Where to Photograph in Grand Canyon National Park
From personal experience, these locations in Grand Canyon National Park are the best for landscape photography. I also offer my thoughts on when are the best times of the year to be there to capture the best possible photographs.
This is another one of the National Parks that has stunning views both in summer and in the winter. I have not had the opportunity to shoot here after a good winter snowfall, so that is on my list. The potential of storms over the canyon makes shooting in the summer monsoon season attractive. Fortunately, there is good internet service along the South Rim so you can track which overlook the storm is going to pass over. They seem to move from Southwest to Northeast most of the time.
All of the overlooks are different and have their own character. I watch the weather and cloud movement constantly and pick an overlook on the South Rim based on that where I feel I will have the best results. The far west end of the South Rim is accessible only by shuttle bus, which eliminates the last-minute decisions I usually make. I have a few shots from those overlooks, but I always gravitate back to the others where I can move freely from one to another.
If possible, stay inside the park. The entrance stations can get backed up and if you are going back and forth to your lodging, it can really slow you down.
My Favorite Locations
In my opinion, this is the most impressive of the overlooks. The early morning sun does an amazing job of lighting up both the front and back sides of the rock formations in the canyon. It’s kind of hard to explain how this works so well. Perhaps just coincidence, but I’ve had my best luck with storms here.
Also on the South Rim, Yavapai Point has a long trail along the rim allowing you to obtain quite a few different compositions. Like the other overlooks, your car is not far away if you have to change your mind and head to another location.
Sunrise in the summer is a great time to be at Moran Point. The sun is rising just out of the frame on the right and there a nice light-colored rock formation for the foreground. Off to the west, there are some very interesting formations in the canyon that allow for some great closeup shadows.
I have enjoyed being at Cape Royal every time I have made the trip to the North Rim. It’s a 45 minute drive from the lodge, so plan accordingly. I’m always thinking about shooting at some of the overlooks on the way there and then worry about what I might miss at Cape Royal so I pass them by. I could easily spend two weeks just at the North Rim to have time to shoot it all.
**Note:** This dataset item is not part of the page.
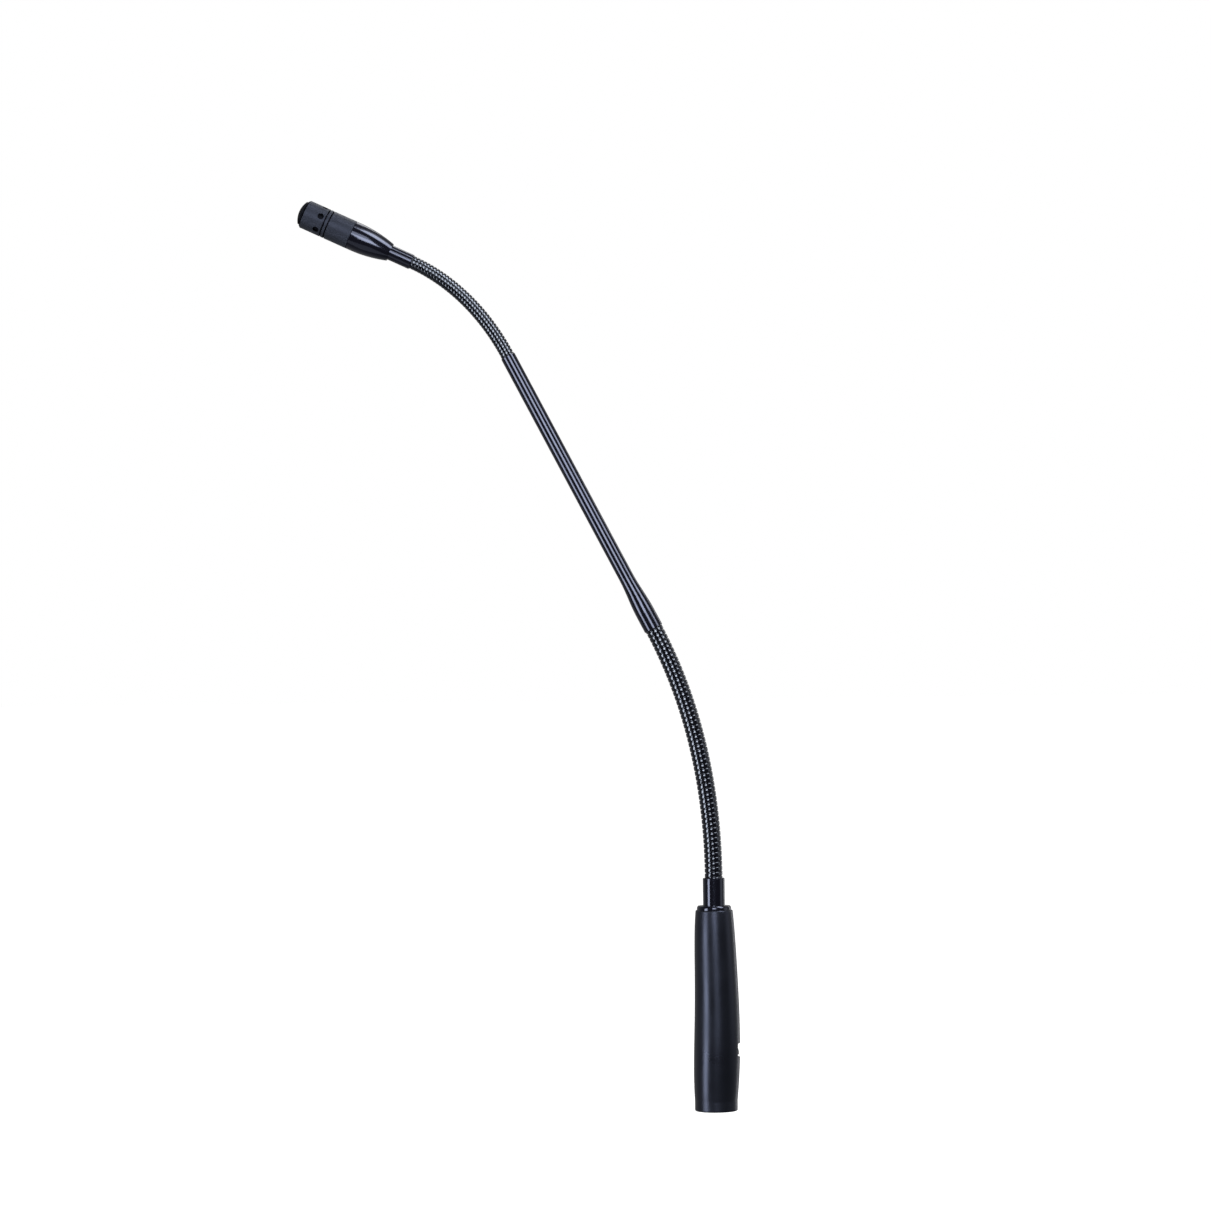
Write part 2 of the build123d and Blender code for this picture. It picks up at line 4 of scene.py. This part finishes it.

Other Locations In Grand Canyon National Park
It is a challenge with the shuttle, catching it at 4:30am to get out west for sunrise. However there are some overlooks that have potential like Hopi Point, Mohavi Point and Pima Point. You can capture a nice view of the Colorado River from Pima Point.
To the east on the South Rim, there is Lipan Point, Navajo Point and the Desert View Watchtower. If you keep the telephoto lens handy, there are lots of options for closeups of formations in the canyon from these overlooks.
Best Times To Be At Grand Canyon National Park
I like the summer from the South Rim as the sun is rising from the northeast and setting to the northwest. This allows for the color in the sky near the rising or setting sun to be in the photograph, adding additional drama. In the Fall, Winter and Spring, the sun is off to the side or behind you, which I don’t find as interesting.
On the North Rim there are views behind the lodge along with overlooks at Point Imperial, Cape Royal and a few along the way to Cape Royal. Cape Royal is the most popular view, overlooking a stunning scene. Here, there Spring and Fall can be advantageous to have the setting sun in the photograph. Summer storms can be impressive, but the lookout is a little way from your car and it can get a little dicey if the lighting gets too close.